As a mother of two toddlers, I find I spend much of the year centering all of my decisions about food around my children. If we want to eat out as a family, I immediately begin to run through a list of diagnostic questions I routinely use to determine if what I am craving is in line with what works best for my two young kids.
You know, questions like:
Will my toddlers be welcome here or will we be at the receiving end of stares from the moment we walk in the door?
Does the restaurant throw a paper children’s menu and box of crayons on the table to keep my kids entertained?
Will we have to wait for more than 15 minutes for our food or should I bring a ziploc of cheerios to keep my one-year-old happy?
Are there macaroni and cheese or french fries on the menu?
If not, is there a single item on the menu I can talk them into eating?
Of course, I also have to consider that I have either been pregnant or breastfeeding for the vast majority of the last five years. This means I have a whole new list of criteria concerning undercooked foods, softs cheeses and alcohol to take into account.
I’m not complaining; I am just telling the truth. If I want to eat out with my family, if I want to avoid a public meltdown or stares from the very nice, middle-aged couple who didn’t plan for songs from Daniel Tiger to be the soundtrack of their night out, then I have to choose the restaurant with my toddlers in mind.
So, when I start to daydream about Mother’s day, or if my husband is poking around for inspiration for celebrating the day, I start to feel a little…selfish. I want to avoid any establishment that involves all-you-can eat pancakes topped with a butter substitute, canned whipped cream and waxy chocolate chips. I don’t want to sit at table with a tablecloth that doubles as a drawing canvas for my toddlers. And as much I enjoy a good slice of pizza or a bacon cheeseburger, I would prefer not to eat anything that is reminiscent of something I can pick up in a drive through.
And let’s just face it, the stereotypical, family-friendly, Mother’s Day brunch of scrambled eggs that likely began as a powder in a plastic bag and lukewarm sausage gravy on hockey puck biscuits is basically the culinary equivalent of a box of knock-off Russel Stovers and a dozen roses. The thought is nice, but it really misses the mark.
If this one day of the year is really all about me, I have a few ideas about what I would like to eat.
Husband, please take note.
What if this year, instead of spending Mother’s Day cutting up chicken fingers and serving up mac n’ cheese, we drop the kids off with Grandpa and you take me to try the new Scandinavian restaurant here in Kansas City, Krokstrom Klubb & Market I would love to start with roasted beet salad topped with lavender goat cheese and then eat my fill of a smorgasbord of smoked salmon, aged cheddar, pickled onions, and cured meats.

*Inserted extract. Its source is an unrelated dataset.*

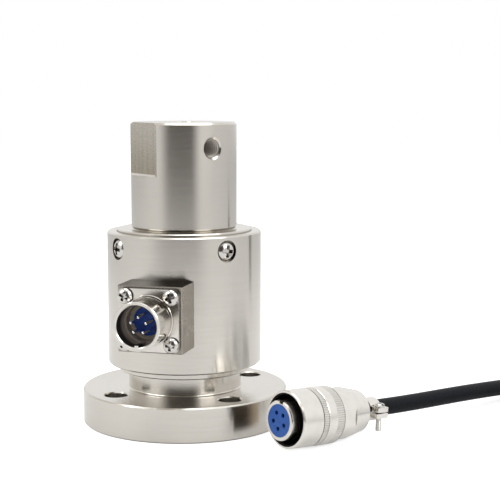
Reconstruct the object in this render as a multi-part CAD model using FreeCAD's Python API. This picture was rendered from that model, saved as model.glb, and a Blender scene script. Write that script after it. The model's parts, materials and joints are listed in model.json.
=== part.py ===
import FreeCAD, Part
import math
import os

from FreeCAD import Placement, Rotation, Vector

# Static torque sensor: one flanged steel body, a cover sleeve over its gauged waist, a five-way
# socket on the side, and the loose plug with its lead lying on the floor beside it.
# Millimetres. Z runs up the measuring axis, the origin is the centre of the flange's lower face,
# and the socket points along -Y. Turns are counted from the socket towards +X.

# How far cutters run past a surface, and tapped holes past a screw's end
CUT_PAST = 1.0
TAP_PAST = 1.0

# Flange and its bolt holes
FLANGE_DIA = 78.0
FLANGE_THICKNESS = 13.0
FLANGE_CHAMFER = 0.5
FLANGE_BOLT_CIRCLE = 61.0
FLANGE_HOLE_DIA = 8.6
FLANGE_HOLE_CHAMFER = 0.4
BOLT_COUNT = 4
BOLT_TURN = 50.0

# Neck, lower land, gauged waist, upper collar and shaft, stacked on the flange
NECK_DIA = 43.0
NECK_LENGTH = 7.2
NECK_FILLET = 0.6
LAND_DIA = 50.7
LAND_HEIGHT = 8.8
LAND_CHAMFER = 0.4
WAIST_DIA = 28.0
WAIST_LENGTH = 32.5
WAIST_FILLET = 3.0
COLLAR_HEIGHT = 12.5
SHAFT_DIA = 40.0
SHAFT_LENGTH = 40.0
SHAFT_CHAMFER = 0.8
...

Except, I’m pregnant again this year so just about everything at this restaurant is off limits.
All right, we’ll skip Scandinavian charcuterie and opt for a lowcountry boil. Grab the napkins, roll out the butcher paper, and set a pot of shrimp, corn, and potatoes to boil. We don’t need to get a sitter or even leave the house for this meal. That is probably best since we live in the Midwest and our options for finding this meal are a direct flight to Charleston for dinner at Fleet Landing or a quick drive down the road to Red Lobster. No offense to Queen Bey, but cheddar biscuits just aren’t my thing.
And, since seafood is the last thing you or our children like to eat, I fully anticipate eating this meal alone. In fact, you had better go ahead and pick up the necessary fixins’ for PB&J while you are shopping, as well.

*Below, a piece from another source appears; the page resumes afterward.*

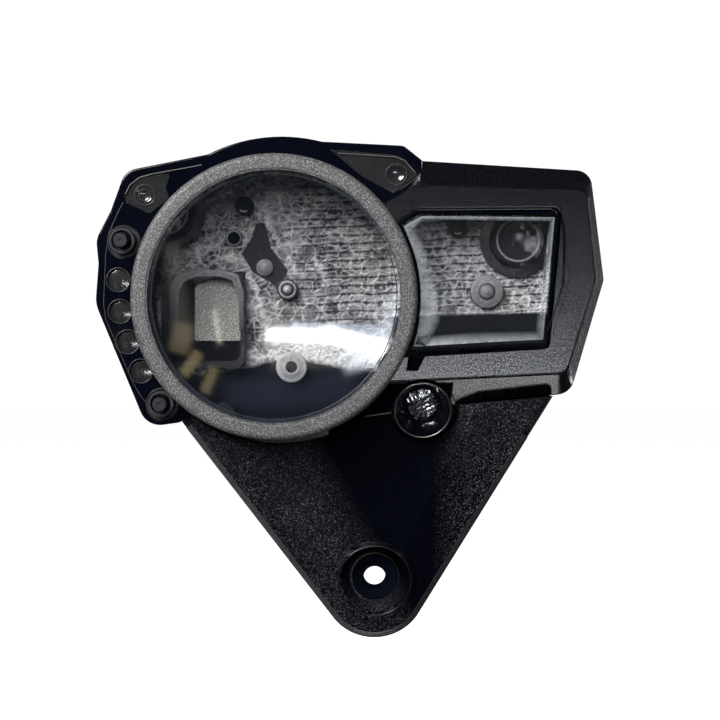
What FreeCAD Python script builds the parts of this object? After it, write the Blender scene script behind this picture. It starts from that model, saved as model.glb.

Maybe we had better just eat out. It is a lot to ask you to tackle a recipe you have never made before with kids underfoot. How about we hire a babysitter and you take me out for Korean barbecue? There is a newer place on the south side of Kansas City called ChoSun Korean BBQ. They have combo platters for two, consisting of a completely excessive amount of beef. We can start with Gun Man Du, meat-filled dumplings that are pan fried until crispy and then eat our fill of succulent bulgogi, grilled right in front of us, and pair it with kimchi spicy enough to send me into early labor.
I know a babysitter and a dinner out might not be in the cards for us this year and I am a woman who is open to compromise. So, we could also track down my favorite food truck, Taco Republic, and eat street tacos off of paper plates in the park while our children run wild until dark. It’s the best of both worlds, really. Our children can have the freedom they desire, they can eat off the ground and come home covered in dirt, and I can celebrate not only surviving, but loving, another year of motherhood with beer braised brisket and pork belly wrapped in crispy, homemade corn tortillas.
Sure, many mothers will insist they want to spend Mother’s Day with their families, that spending quality time with the people they love the most is the only thing that matters. Of course, that is part of it but we also want to feel appreciated, to hear the “thank yous” that have been neglected during the late nights, early mornings and everything in between. When it comes down to it, we don’t need a visit to the fanciest restaurant or to be given the most expensive gift. We need to know that celebrating our day was given time and thought, that Mother’s Day was planned with care. So, let’s skip brunch and try something different this year.